- Author: Danielle L. Lee
During the COVID-19 pandemic, mass unemployment and loss of income have contributed to rapid increases in food insecurity in the US. Latino households, in particular, have faced multiple health, social, and economic vulnerabilities. The Nutrition Policy Institute welcomed UC Merced's Denise D. Payán, PhD, MPP, assistant professor of public health in the Department of Public Health, to speak on this topic during a virtual NPI Brown Bag event on Thursday, December 3, 2020. Her talk was titled "Structural barriers influencing food insecurity, malnutrition, and health among Latinos in the San Joaquin Valley during COVID-19". Dr. Payan's presentation reported preliminary findings from two COVID-19 related studies examining: 1) the socio-economic impacts of the pandemic on Latino immigrants in rural communities, and 2) changes to food delivery in emergency food outlets during the pandemic. Policy and programmatic recommendations were also shared. Payan is the principal investigator of the Community Health & Innovative Policy (CHIP) Lab at UC Merced and is Deputy Director of the state-wide research translation center known as the California Initiative for Health Equity & Action (Cal-IHEA). Payan's Brown Bag presentation slide deck is available online and her presentation recording is available for viewing online. Learn more about the NPI Brown Bags here.
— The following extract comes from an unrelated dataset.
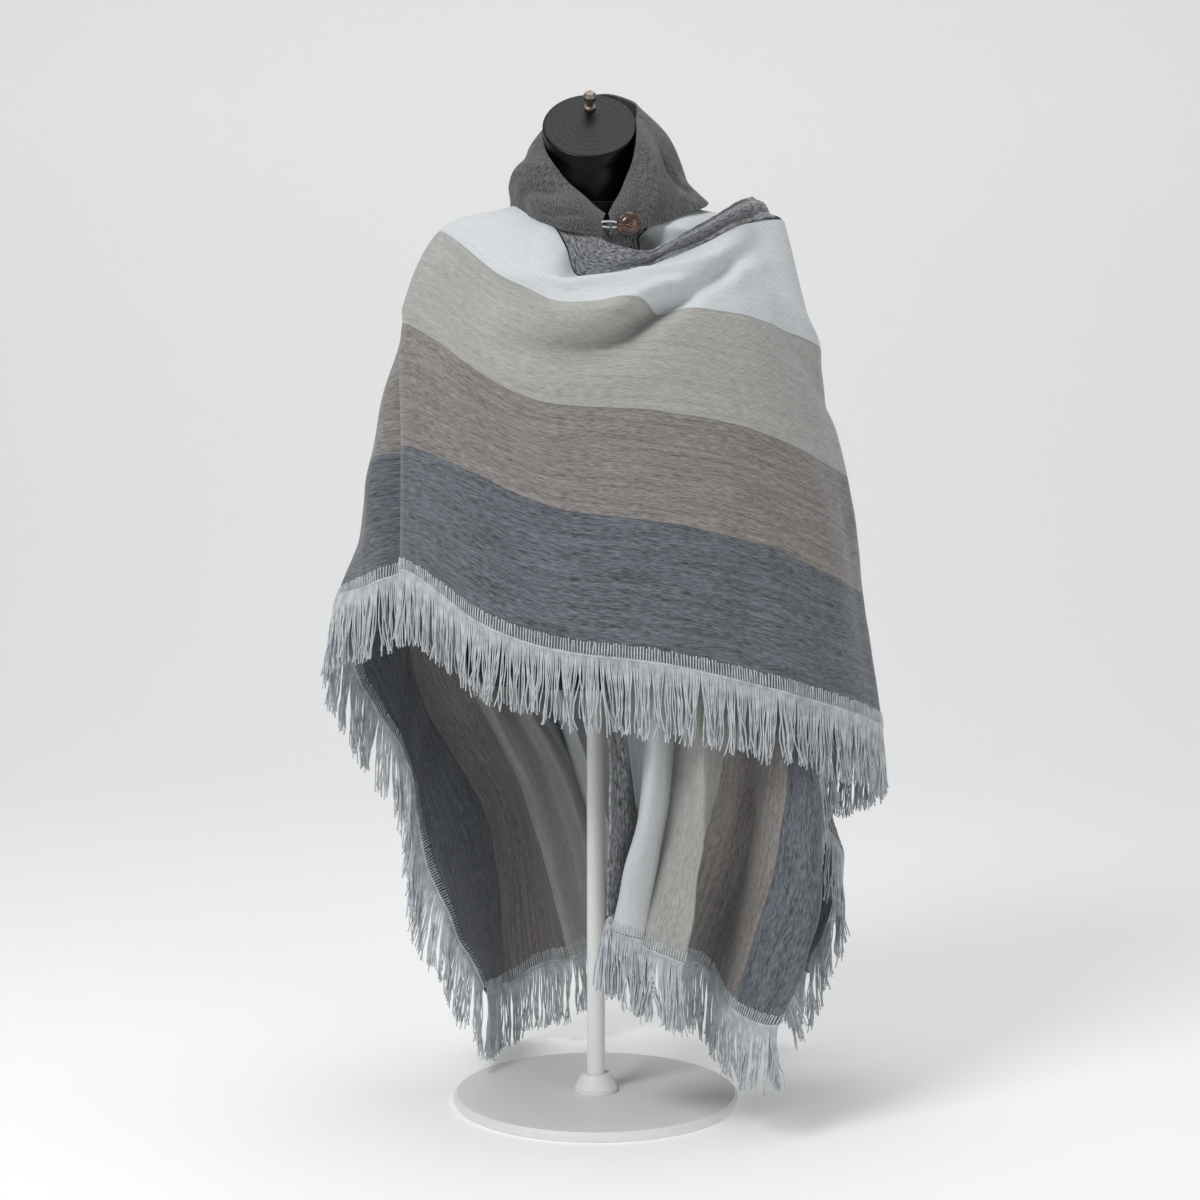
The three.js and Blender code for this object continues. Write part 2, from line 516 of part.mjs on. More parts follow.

The Nutrition Policy Institute (NPI) hosted an online Brown Bag event on Tuesday, June 30 from 12:00-1:00pm PDT titled "CalFresh Healthy Living, University of California - Programmatic Strategies, Adaptation to COVID-19, and Areas for Intentional Collaboration with NPI". CalFresh Healthy Living, University of California previously known as UC CalFresh Nutrition Education Program is a SNAP-Ed program implemented by UC Cooperative Extension teams in 32 counties. The Brown Bag session highlighted programmatic strategies - including adaptation due to COVID-19 - with the goal of identifying potential areas of more intentional collaboration with NPI. Speakers included Kamaljeet Khaira, Barbara MkNelly, and MaryAnn Mills. The presentation slide deck is available online.
Caitlin Daniel, a postdoctoral researcher with the Nutrition Policy Institute and University of California, Berkeley Sociology Department will present at the next NPI Brown Bag on Thursday, February 6 at 12:00 noon on "How Low-Income Parents Use Food to Create Meaningful Social Experience". Drawing on interviews and grocery-shopping observations, this talk shows how low-income families use food for social and symbolic reasons: to make their children happy, to convey care, and to feel like competent caregivers. It discusses how attending to the social dimensions of food choice complements structural and material perspectives that emphasize access, money, and time. Dr. Daniel is a sociologist who examines how parents across the socioeconomic spectrum decide what to feed their children, with a focus on the interactions between parents' economic resources and their ideas about food. Her work integrates insights from cultural sociology, public health, and behavioral economics. Currently, she is writing a book under contract with Columbia University Press. The Brown Bag talk will take place at the UC Berkeley Way West building, room 5401, 2121 Berkeley Way, Berkeley.